The Stephen A. Smith suggestion that the Dallas locker room doesn't respect Cowboys QB Dak Prescott is an inane, insulting and irresponsible one.
FRISCO - There is no question that Stephen A. Smith is very, very good at what he does.
The question is ... what is it that the $100 million ESPN loudmouth does, exactly?
Stephen A. has made a handsome living in part due to talent, in part due to work ethic and in part due to cartoonish trolling of the team he pretends to hate ...
The Dallas Cowboys.
It's mostly junky low-brow comedy that comes out of this, with only the most casual Cowboys fans bothering to wonder if it carries any weight.
But every once in a while, the bellowing self-parody of a journalist forgets his place and goes too far ... pretending to know things that are well beyond his grasp and essentially lying to unsuspecting millions in his audience.
And Smith just did that.
The ESPN host is now questioning whether Dak Prescott commands true respect in the Dallas Cowboys locker room.
“Do people respect the man who doesn’t show up in January?” he said, with that patented smirk and manufactured conviction.
Forget football for a moment, and whether you think Dak is ...
-"Worth $60 million per year.''
-A "top-5 QB'' or "not in the top 20.''
-"A good player who has not and therefore will not lift his team to real playoff success.''
Those are all legit questions and subject to debate.
But ... leadership? A question about whether he commands a room that Stephen A. - who I don't believe really knows whether a football is pumped up or stuffed - has never stepped foot in?

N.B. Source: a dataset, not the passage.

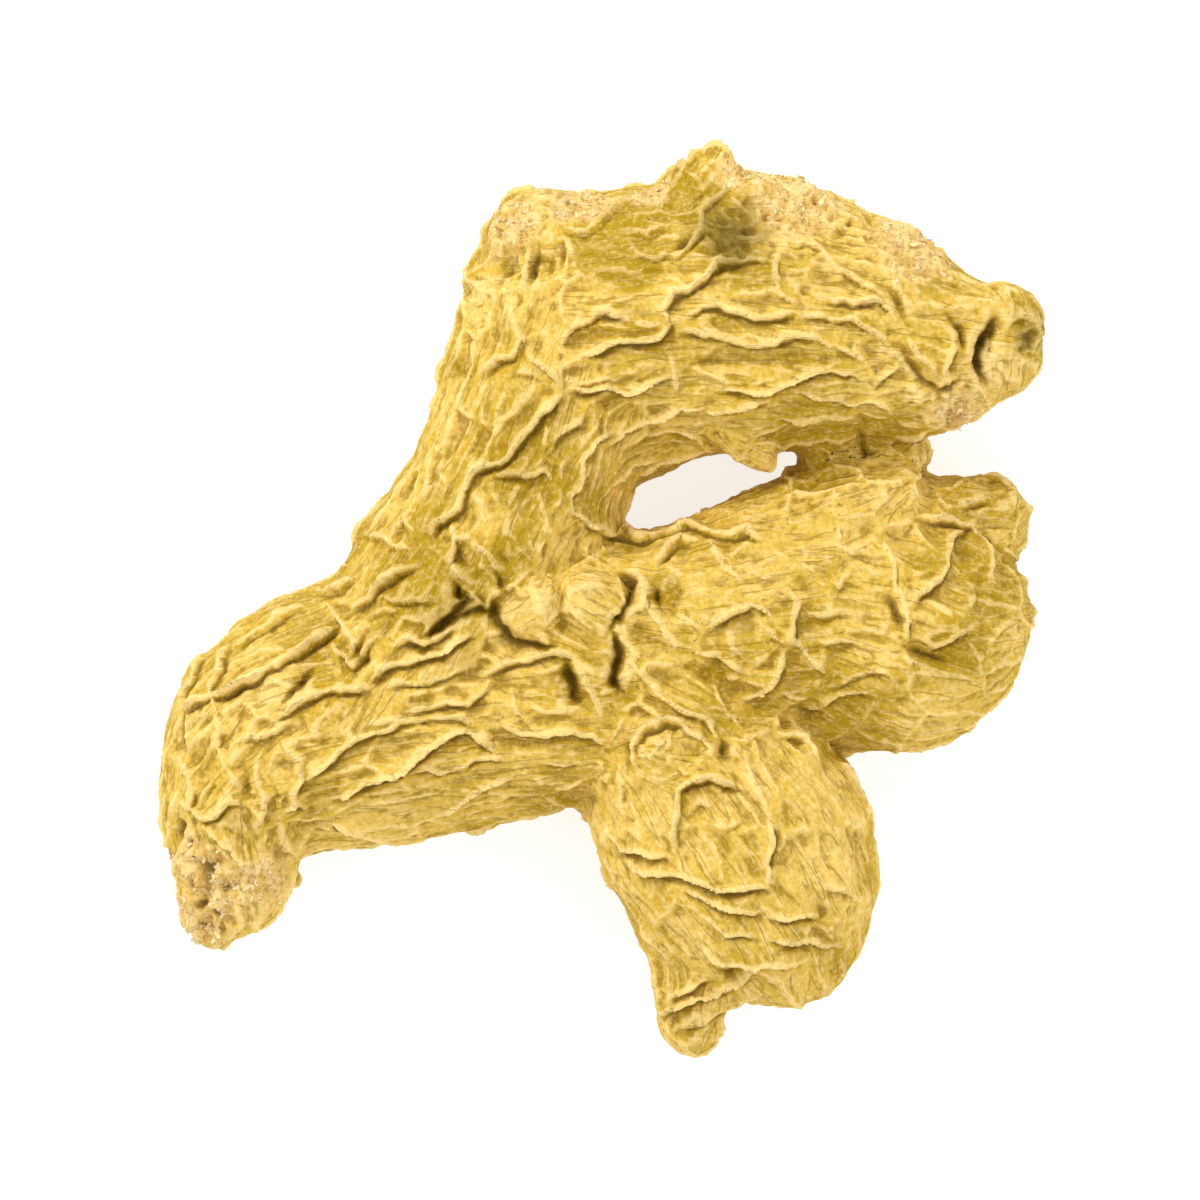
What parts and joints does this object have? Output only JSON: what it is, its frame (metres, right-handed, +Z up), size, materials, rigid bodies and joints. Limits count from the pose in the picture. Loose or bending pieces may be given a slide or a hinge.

The suggestion that the Dallas locker room doesn't respect Dak is an inane, insulting and irresponsible one.
There is no person inside or near The Star who thinks that, and I'm reminded of no less an authority that Troy Aikman once telling me that Prescott is a fine a leader as Troy has ever encountered - as high a praise as one can imagine.
And we've known for a long time that he doesn't get the "football part'' of anything.
Stephen A. Smith is an actor on a stage, not a football analyst. But that doesn't free him from achieving some level of responsibility.
Be funny, ESPN.
Make noise, ESPN.
Seek attention, ESPN.
But, ESPN ... don't lie.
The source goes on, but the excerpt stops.